Charles begins spending time at Brideshead because of a friendship he's developed with fellow student Sebastian Flyte, an heir and a dandy played to perfection by Ben Whishaw. Sebastian is in love with Charles, who seems content to swim in the Flyte family's fountain and allow his relationship with Sebastian to remain ambiguous. Whishaw plays the part with a certain wide-eyed earnestness that brings to mind a British Andy Warhol—he bats his eyes in the same blank way, and you never quite know whether he's completely self-assured or completely self-conscious. He's a joy to watch, as is Emma Thompson as Lady Marchmain, the uber-religious mother of Sebastian and his sister, Julia (Hayley Atwell). What's so fascinating about Thompson's performance is that she portrays the fanaticism of Lady Marchmain as a fact, not an affectation—it's no less a part of her than the steel blue of her eyes.

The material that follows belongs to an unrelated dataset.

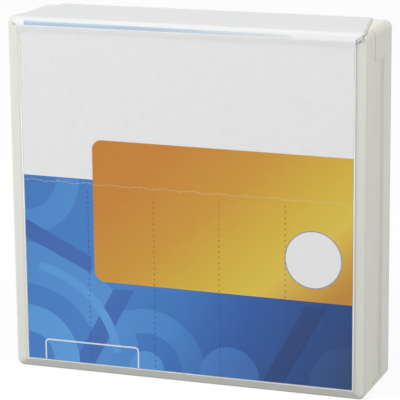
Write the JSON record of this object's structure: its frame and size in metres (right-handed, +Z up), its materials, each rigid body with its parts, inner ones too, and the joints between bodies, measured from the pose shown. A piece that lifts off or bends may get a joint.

A troubling aspect of Jarrold's Brideshead is that the whatever-it-is chemistry between Sebastian and Charles feels far more genuine than any romance between Charles and Julia, which is the focus of the latter half or so of the film. It's a shame, because both Goode and Atwell seem reluctant to break with the bounds of politesse and let a little passion slip out. The result is that when a title card comes up, alerting us that some years have passed, there's no natural inclination to know what's happened in the interim. “Oh, Charles and Julia have both married other people,” the audience yawns. “Well, all right.”
Temporally, the story of Brideshead is a sprawling one, which is why the miniseries was so well-regarded. It's a story that takes time to tell—time that Jarrold and company, unfortunately, just don't seem to have.